Get a written undertaking that the trustees of your umbrella fund will inform you within seven days if your contributions to the fund have not been received by the fund within seven days from the date on which your employer is due to pay your contributions to the fund. And the trustees must inform you what action they will take to recover the contributions from your employer if the fund does not receive the payments. This is very important in view of the Orion case.

11.

Establish in writing that you will receive a statement of your retirement savings at least once a year. The statement should reflect contributions made by both you and/or your employer, and the investment growth.

12.

Establish whether you can take what is called a deferred pension from your fund. Some funds allow this and others do not. If you leave your employer (through, say, retrenchment or resignation) and you cannot keep your money in the fund until you retire, you could lose up to eight or nine percent of your retirement savings in costs when transferring the money to a retirement annuity or preservation fund.

13.

Establish who your trustees are.
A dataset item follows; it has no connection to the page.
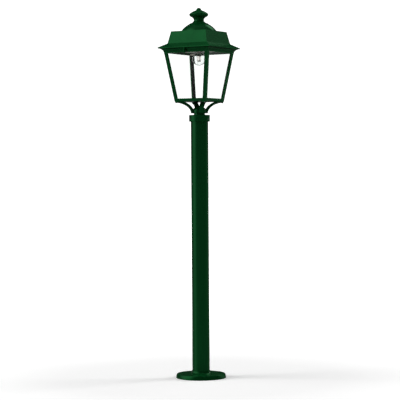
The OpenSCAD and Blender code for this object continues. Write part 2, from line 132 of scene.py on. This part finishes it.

Ask for details about their qualifications and for whom they work. Find out if they are or were members of the company sponsoring the fund. If they are associated with the financial services company sponsoring the fund, ask these trustees whether they declare a conflict of interest and withdraw from the decision-making process when the trustees are considering using the sponsoring company to provide any service to the fund.

14.

Ask for and read the rules of the fund. The fund is obliged to provide you with the rules on request.

15.

Establish the investment strategy of your fund and how it has been risk-profiled. For example, is it following a high-risk strategy that could place your retirement savings at risk? Also establish whether you are expected to make your own choices about the fund's underlying investments and, if so, what assistance you can receive.

16.

Find out if you will receive proper advice from the trustees or their delegated representatives - such as a properly qualified financial adviser - on how to manage your retirement savings when you retire.